Multidimensional OLAP Modernization

Replace legacy cube engines — SSAS, Essbase, TM1 — with cloud-native OLAP that speaks the same language.

0

Legacy engines replaced

0%

Query time reduction

Cloud

Native deployment

MDX

Compatible

What it does

When an enterprise runs financial planning, management reporting, or regulatory analytics on legacy cube engines — SSAS, Essbase, or TM1 — it inherits the operational cost of on-premise cube infrastructure: server maintenance, license renewal, specialist headcount, and upgrade cycles tied to vendor roadmaps that have not moved in a decade.

OLAP Modernization replaces legacy cube engines with cloud-native OLAP platforms that maintain MDX compatibility. Existing MDX queries and reports continue to work against the new platform. The migration is invisible to business users: the same dashboards, the same report outputs, the same query syntax. The change happens in infrastructure, not in how analysts work.

The result is cloud-scale OLAP with 80% query time reduction, elastic capacity without hardware provisioning, and operating costs that scale with actual usage rather than peak capacity.

How it works

Problem it solves

SSAS, Essbase, and TM1 were built for on-premise infrastructure and peak-provisioned capacity. They require dedicated hardware, dedicated DBA time, and vendor licensing that does not reflect cloud-era usage patterns. As data volumes grow, these platforms require expensive horizontal scaling — more servers, not more efficient code. Migration to cloud-native alternatives has been deferred because of the perceived risk of breaking existing MDX queries and report workflows.

Approach

The modernization process begins with a cube audit: enumerating all MDX queries, report subscriptions, and calculation scripts in the existing environment. This inventory drives the compatibility mapping — which constructs translate directly to the cloud OLAP platform, which require adaptation, and which can be deprecated because they are no longer in active use.
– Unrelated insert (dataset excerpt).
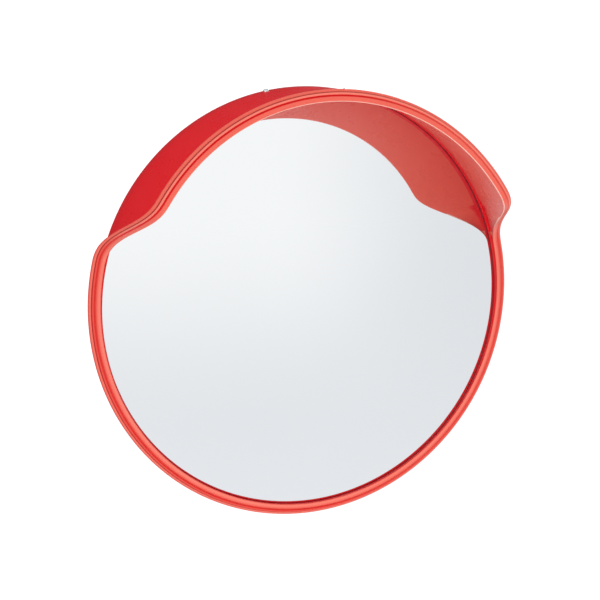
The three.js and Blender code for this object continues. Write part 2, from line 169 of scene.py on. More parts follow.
def loft(name, sections, ring=True, loop=True, matrix=None, smooth=40):
    """A skin over sections that have the same number of points. loop closes each section, ring the last to
    the first; otherwise flat caps close the two ends."""
    count, rows = len(sections[0]), len(sections)
    verts = [p for section in sections for p in section]
    faces = []
    for i in range(rows if ring else rows - 1):
        for j in range(count if loop else count - 1):
            a, b = i * count, ((i + 1) % rows) * count
            k = (j + 1) % count
            faces.append((a + j, b + j, b + k, a + k))
    if not ring:
        faces += [tuple(range(count)), tuple(range((rows - 1) * count, rows * count))]
    return mesh_piece(name, verts, faces, matrix, smooth)


def turned(name, profile, steps=64, matrix=None, closed=False, smooth=40):
    """A profile of (radius, y) turned about Y. An open profile starts and ends on the axis."""
    sections = []
    for i in range(steps):
        c, s = math.cos(TAU * i / steps), math.sin(TAU * i / steps)
        sections.append([(r * c, y, r * s) for r, y in profile])
    return loft(name, sections, ring=True, loop=closed, matrix=matrix, smooth=smooth)


def inset(loop, distance):
    """A loop moved to its left by distance, corner by corner."""
    made = []
    for i, p in enumerate(loop):
        p, before, after = Vector(p), Vector(loop[i - 1]), Vector(loop[(i + 1) % len(loop)])
        a, b = (p - before).normalized(), (after - p).normalized()
        na, nb = Vector((-a.y, a.x)), Vector((-b.y, b.x))
        mitre = (na + nb).normalized()
        made.append(tuple(p + mitre * (distance / max(0.3, mitre.dot(na)))))
    return made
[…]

The migration executes in layers. Data model translation moves hierarchies, dimensions, and measure definitions to the cloud platform. Calculation migration translates cube calculation scripts using MDX-to-DAX translation tooling where applicable and manual rewrite where not. Report compatibility validation runs the existing MDX query inventory against the new platform, comparing output against baseline results.

Parallel operation runs the legacy and new platforms simultaneously during a validation window. Business users run reports against both environments and confirm output equivalence before cutover.

Outcome

Legacy cube infrastructure is decommissioned. Cloud-native OLAP provides elastic capacity, sub-second query response, and operating costs that scale with usage. Existing reports continue to work. The MDX compatibility layer means the migration is invisible to business users until they notice that their reports are faster.

Tech stack

Cloud OLAP platforms with MDX compatibility provide the target environment. The choice of platform — Azure Analysis Services, Kyvos, Synapse Analytics, or others — depends on the source engine and existing cloud vendor relationships.
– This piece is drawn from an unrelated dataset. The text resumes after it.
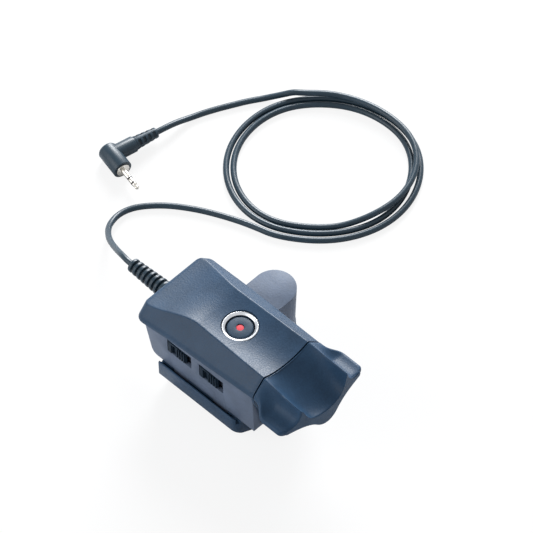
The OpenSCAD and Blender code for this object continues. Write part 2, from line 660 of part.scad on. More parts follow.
// ---- Lead ----
relief_x1 = relief_x0 - relief_len;
relief_tip_d = 7;
relief_pitch = 2.9;
relief_grooves = 8;
groove_w = 1.15;
cord_r = cord_d / 2;
function relief_r(d) = mix(relief_base_d, relief_tip_d, d / relief_len) / 2;
module strain_relief() {
    grooves = [for (i = [0 : relief_grooves - 1]) let (d = relief_len - 1.9 - i * relief_pitch)
        each [[d, relief_r(d)], [d, relief_r(d) - 1.5], [d - groove_w, relief_r(d) - 1.5], [d - groove_w, relief_r(d)]]];
    outline = concat([[relief_len, 0], [relief_len, relief_r(relief_len) - 0.4], [relief_len - 0.4, relief_r(relief_len)]],
                     grooves, [[relief_neck, relief_r(0)], [relief_neck, relief_notch_r], [-5.05, relief_notch_r],
                               [-5.05, relief_notch_r + 0.8], [-6.3, relief_notch_r + 0.8], [-6.3, 0]]);
    color(rubber_color) translate([relief_x0, 0, rocker_axis_z]) rotate([0, -90, 0])
        rotate_extrude() polygon([for (p = outline) [p[1], p[0]]]);
}

// The big loops: two and a half uneven turns. loop_shift lists how far the lead lies outside the middle
// line of the bundle at each angle; the last half turn climbs over the others and comes down outermost.
loop_centre = [-58.7, 118.8];
loop_start = -80;
loop_end = 866;
loop_mean_r = 42.1;
loop_rings = 24;
hump = 3.6;
loop_shift = [[-95, 6.4], [-80, 5.3], [-70, 4.5], [-60, 3.9], [-30, 4.2], [0, 4.5], [30, 3.4], [60, 2.1],
    [75, 0.9], [90, 0.1], [135, 0], [165, 1.6], [270, 1.8], [300, -0.2], [330, 0.1], [345, 0.6], [360, 0.5],
    [375, -0.3], [390, -1.1], [405, -1.6], [420, -1.6], [435, -2.6], [450, -3.5], [495, -3.6], [525, -1.9],
    [630, -1.8], [660, -4], [690, -3.7], [705, -2.6], [720, -1.1], [735, -0.3], [750, 0.5], [765, 1.2],
    [780, 1.2], [795, -0.4], [810, -1.2], [825, -1.2], [840, -0.6], [855, 0.6], [868, 1.7], [885, 3.6]];
function loop_off(a) = (lookup(a - 12, loop_shift) + 2 * lookup(a, loop_shift) + lookup(a + 12, loop_shift)) / 4;
function loop_r(a) = loop_mean_r - 1.05 * cos(a) + 1.7 * sin(2 * a) + loop_off(a);
function loop_z(a) = cord_r + hump * smooth((a - 680) / 45);
function loop_pt(a) = [loop_centre[0] + loop_r(a) * cos(a), loop_centre[1] + loop_r(a) * sin(a), loop_z(a)];
loop_count = round((loop_end - loop_start) / 360 * loop_rings);
loop_mid = [for (i = [0 : loop_count]) loop_pt(mix(loop_start, loop_end, i / loop_count))];
loop_dir0 = [cos(16), sin(16), 0];
loop_dir1 = unit(loop_mid[loop_count] - loop_mid[loop_count - 1]);
loop_in = loop_mid[0] - cord_d * loop_dir0;
loop_out = loop_mid[loop_count] + cord_d * loop_dir1;
loop_path = concat([loop_in], loop_mid, [loop_out]);

// The lead between the body and the loops, and between the loops and the plug
lead_exit = [relief_x1, 0, rocker_axis_z];
lead_path = concat([lead_exit, lead_exit - [cord_d, 0, 0]],
    [[-72, 0.8, 31.2], [-76.6, 2.6, 28.4], [-82.5, 5.5, 23.6], [-88.5, 8.7, 18.8], [-94.5, 12.4, 14],
     [-100, 16.8, 9.6], [-104.4, 21.6, 6], [-107.2, 26.8, 3.4], [-108.3, 32, 2], [-107.4, 37.2, cord_r],
     [-104.8, 42, cord_r], [-101, 46.6, cord_r], [-96.2, 51.2, cord_r], [-90.6, 55.4, cord_r],
     [-84.4, 59.3, cord_r], [-77.8, 62.8, cord_r], [-71, 65.9, cord_r], [-64.3, 68.6, cord_r]],
    [loop_in - 2 * loop_dir0, loop_in]);

plug_at = [-134.6, 52.6, 4.85];
plug_turn = -12.8;
arm_len = 12.9;
boot_len = 12.2;
plug_cord_dir = [cos(plug_turn + 90), sin(plug_turn + 90), 0];
boot_end = plug_at + (arm_len + boot_len) * plug_cord_dir;
tail_path = concat([loop_out, loop_out + 2 * loop_dir1],
    [[-102.1, 135.9, 3.7], [-105.5, 132.1, 2.5], [-108.4, 128.6, 1.7], [-111.2, 124.6, cord_r],
     [-113.7, 120.6, cord_r],
     [-116.1, 116.2, cord_r], [-118.8, 111.2, cord_r], [-121.3, 106.2, cord_r], [-123.6, 101.1, cord_r],
     [-125.4, 95.8, 1.9], [-126.6, 90.6, 3.1], [-127.3, 85.8, 4.3]],
    [boot_end + 1.05 * cord_d * plug_cord_dir, boot_end]);
CORD_SIDES = 8;
LOOP_SIDES = 6;

module cord_lead() { color(rubber_color) tube(lead_path, cord_r, CORD_SIDES); }
module cord_loops() { color(rubber_color) tube(loop_path, cord_r, LOOP_SIDES); }
module cord_tail() { color(rubber_color) tube(tail_path, cord_r, CORD_SIDES); }

// Least gap of the loops to themselves, measured between points more than an eighth of a turn apart
loop_gap = min([for (i = [0 : loop_count - 4], j = [i + 4 : loop_count]) norm(loop_mid[i] - loop_mid[j])]) - cord_d;
fine = [for (a = [loop_start : 2.5 : loop_end]) loop_pt(a)];
fine_gap = min([for (i = [0 : len(fine) - 41], j = [i + 40 : len(fine) - 1]) norm(fine[i] - fine[j])]) - cord_d;
echo(loop_gap = loop_gap, fine_gap = fine_gap,
     cord_length = path_len(lead_path) + path_len(loop_path) + path_len(tail_path),
     lead = path_len(lead_path), loops = path_len(loop_path), tail = path_len(tail_path));

// ---- Plug: the pin runs along local X, the cord arm along local Y ----
module at_plug() {
    translate(plug_at) rotate([0, 0, plug_turn]) children();
}
plug_head_r = 4.8;
plug_arm_r = 4;
plug_nose = 10.2;
flange_len = 0.7;
pin_r0 = 1.25;
pin_root_r = 1.9;
module plug_boot() {
    color(rubber_color) at_plug() translate([0, arm_len, 0]) rotate([-90, 0, 0]) difference() {
        rotate_extrude() polygon([[0, 0], [3.4, 0], [2.65, boot_len - 0.3], [2.35, boot_len], [0, boot_len]]);
        for (i = [0 : 3], a = [0, 90]) rotate([0, 0, 45 + a]) translate([0, 0, 1.3 + i * 2.7])
            for (s = [-1, 1]) translate([s * 3.2 - 1.2, -1.4, 0]) cube([2.4, 2.8, 1.5]);
    }
}
module plug_body() {
    color(rubber_color) at_plug() difference() {
        union() {
            rotate([0, 90, 0]) rotate_extrude()
                polygon([[0, -4.9], [plug_head_r - 1.6, -4.7], [plug_head_r - 0.5, -4.2], [plug_head_r, -3.4],
                         [plug_head_r, plug_nose], [0, plug_nose]]);
            rotate([-90, 0, 0]) rotate_extrude()
                polygon([[0, 0], [plug_arm_r, 0], [plug_arm_r, arm_len - 0.6], [plug_arm_r - 0.4, arm_len - 0.6],
                         [plug_arm_r - 0.4, arm_len], [0, arm_len]]);
        }
        x_cylinder(plug_nose - 3, plug_nose + 1, pin_root_r);
    }
}
// Contact stack along the pin: sleeve, band, ring, band, tip
sleeve_end = plug_nose + pin_len * 0.44;
ring_start = sleeve_end + 0.8;
ring_end = plug_nose + pin_len * 0.68;
tip_start = ring_end + 0.8;
pin_end = plug_nose + pin_len;
module plug_sleeve() {
    color(steel_color) at_plug() {
        rotate([0, 90, 0]) rotate_extrude()
            polygon([[0, plug_nose - 3], [pin_root_r, plug_nose - 3], [pin_root_r, plug_nose], [3.4, plug_nose],
                     [3.4, plug_nose + flange_len], [pin_r0, plug_nose + flange_len], [pin_r0, sleeve_end], [0, sleeve_end]]);
    }
}
module plug_ring() {
    color(steel_color) at_plug() x_cylinder(ring_start, ring_end, pin_r0);
}
module plug_insulators() {
    color(black_color) at_plug() {
        x_cylinder(sleeve_end, ring_start, pin_r0);
        x_cylinder(ring_end, tip_start, pin_r0);
    }
}
module plug_tip() {
    d = pin_end - tip_start;
    color(steel_color) at_plug() translate([tip_start, 0, 0]) rotate([0, 90, 0]) rotate_extrude()
        polygon([[0, 0], [pin_r0, 0], [pin_r0, d * 0.2], [0.75, d * 0.42], [0.75, d * 0.5], [1.1, d * 0.66],
                 [1.1, d * 0.78], [0.6, d * 0.95], [0.25, d], [0, d]]);
}

top_cover();
lower_housing();
button_ring();
record_button();
button_dot();
switch_plunger();
tact_switch();
circuit_board();
processor_chip();
cord_header();
inner_wires();
switch_board();
switch_body_rear();
switch_body_front();
switch_slider_rear();
switch_slider_front();
angle_sensor();
shaft_bush();
centring_spring();
rocker_shaft();
return_arm();
zoom_rocker();
case_screws();
hinge_pin();
clamp_jaw();
saddle_pad();
jaw_pad();
nut_insert();
clamp_screw();
clamp_knob();
thrust_washer();
strain_relief();
cord_lead();
cord_loops();
cord_tail();
plug_boot();
plug_body();
plug_sleeve();
plug_ring();
plug_tip();
plug_insulators();
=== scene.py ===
"""Dresses the zoom remote control. Lengths are in millimetres until a mesh is made."""

import math

import bmesh
import bpy
import numpy as np
from mathutils import Matrix


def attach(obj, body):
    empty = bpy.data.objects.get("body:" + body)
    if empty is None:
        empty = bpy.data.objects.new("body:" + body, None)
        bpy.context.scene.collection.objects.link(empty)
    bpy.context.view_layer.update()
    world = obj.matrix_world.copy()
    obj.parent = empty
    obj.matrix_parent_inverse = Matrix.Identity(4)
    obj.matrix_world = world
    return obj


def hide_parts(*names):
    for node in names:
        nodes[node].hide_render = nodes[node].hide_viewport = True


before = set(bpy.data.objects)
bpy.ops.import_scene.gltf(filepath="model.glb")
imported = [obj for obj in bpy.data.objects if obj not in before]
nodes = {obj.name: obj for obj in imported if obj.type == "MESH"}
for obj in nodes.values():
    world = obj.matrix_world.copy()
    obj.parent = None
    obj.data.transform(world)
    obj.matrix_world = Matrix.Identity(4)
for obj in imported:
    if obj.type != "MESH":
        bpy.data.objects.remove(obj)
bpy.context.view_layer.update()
MM = 0.001
CREASE = 32.0  # degrees; sharper edges stay sharp
MERGE = 0.001  # millimetres; closer points of a new piece become one
CAD_MERGE = 0.002
SLIVER = 0.00001
FLAT_ANGLE, EDGE_ANGLE = 0.6, 28.0  # degrees; flatter joints are dissolved, sharper edges are rounded


# ---- Camera: a very long lens, so that lines stay parallel ----
def camera_axes():
    """Right, up and back of the camera, made square to each other from two measured directions."""
    right = np.array([0.7053, 0.7082, -0.0319])
    up = np.array([-0.5488, 0.5739, 0.6080])
    right = right / np.linalg.norm(right)
    up = up - right * (up @ right)
    up = up / np.linalg.norm(up)
    return right, up, np.cross(right, up)


RIGHT, UP, BACK = camera_axes()
AIM = np.array([7.16, 18.45, 78.44])
FIELD = 246.76  # width that the view takes in at AIM
DISTANCE = 6000.0
SENSOR = 36.0


def stand(thing, axes, place):
    """Turns an object to three axes, given as columns, and moves it to a place in metres."""
    matrix = Matrix.Identity(4)
    for i in range(3):
        for j in range(3):
            matrix[i][j] = axes[i, j]
        matrix[i][3] = place[i]
    thing.matrix_world = matrix


def make_camera():
    """Stands DISTANCE behind AIM; the lens is the sensor's width times distance over field."""
    data = bpy.data.cameras.new("camera")
    data.sensor_width = SENSOR
    data.lens = SENSOR * DISTANCE / FIELD
    data.clip_start, data.clip_end = 0.5, 40.0
    camera = bpy.data.objects.new("camera", data)
    bpy.context.scene.collection.objects.link(camera)
    stand(camera, np.stack([RIGHT, UP, BACK], 1), (AIM + BACK * DISTANCE) * MM)
    bpy.context.scene.camera = camera


make_camera()


# ---- Meshes ----
def smooth(t):
    """Three t squared less two t cubed, with t held between 0 and 1."""
    t = np.clip(t, 0.0, 1.0)
    return t * t * (3 - 2 * t)


def mix(a, b, t):
    """a at t = 0, b at t = 1, a straight line between."""
    return a + (b - a) * t


def quads(rows, cols, wrap=False, first=0):
    """Faces of a grid whose points are numbered row by row from first; wrap closes each row."""
    i, j = np.meshgrid(np.arange(rows - 1), np.arange(cols if wrap else cols - 1), indexing="ij")
    k = (j + 1) % cols
    corners = np.stack([i * cols + j, (i + 1) * cols + j, (i + 1) * cols + k, i * cols + k], -1)
    return first + corners.reshape(-1, 4)


def strip(a, b):
    """Faces between two equally long lists of point numbers."""
    a, b = np.asarray(a), np.asarray(b)
    return np.stack([a[:-1], b[:-1], b[1:], a[1:]], -1)


def mesh_object(name, points, faces, crease=CREASE):
    """A closed mesh from points in millimetres: doubles merged, faces outward, smooth up to the crease."""
    mesh = bpy.data.meshes.new(name)
    mesh.from_pydata((np.asarray(points, float) * MM).tolist(), [], [[int(v) for v in f] for f in faces])
    work = bmesh.new()
    work.from_mesh(mesh)
    bmesh.ops.remove_doubles(work, verts=work.verts, dist=MERGE * MM)
    bmesh.ops.dissolve_degenerate(work, edges=work.edges, dist=SLIVER * MM)
    bmesh.ops.recalc_face_normals(work, faces=work.faces)
    work.to_mesh(mesh)
    work.free()
    finish_shading(mesh, crease)
    piece = bpy.data.objects.new(name, mesh)
    bpy.context.scene.collection.objects.link(piece)
    return piece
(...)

SSAS migrations target Azure Analysis Services or cloud-native tabular models with DAX translation tooling. Essbase migrations target cloud OLAP platforms with multidimensional hierarchy support. TM1 migrations target Planning Analytics Cloud or equivalent platforms with TM1 Rules translation.

MDX compatibility is maintained through a translation layer that intercepts existing MDX queries and maps them to the cloud platform's query language. DAX translation handles the subset of MDX constructs that map cleanly; remaining constructs are handled by the compatibility layer without requiring report rewrites.

Migration tooling automates the cube audit, schema extraction, and compatibility scoring steps. The validation framework compares query results between source and target environments at scale.

Where it fits

When legacy cube infrastructure requires hardware refresh or license renewal

Infrastructure refresh cycles are a migration forcing function. Rather than reinvesting in on-premise hardware, the modernization programme replaces the cube engine with cloud-native infrastructure that eliminates the hardware dependency.

When SSAS, Essbase, or TM1 capacity constraints limit data volume growth

Legacy cube engines scale by adding hardware, which requires procurement, provisioning, and configuration cycles. When data volume growth outpaces hardware scaling capacity, cloud-native OLAP provides elastic scale without infrastructure overhead.

When existing MDX queries must continue working through and after migration

The primary migration risk for organizations running SSAS or Essbase is breaking the MDX query base — thousands of reports, dashboards, and scheduled exports that analysts and finance teams depend on. The MDX compatibility layer and pre-migration query inventory eliminate this risk by validating compatibility before cutover.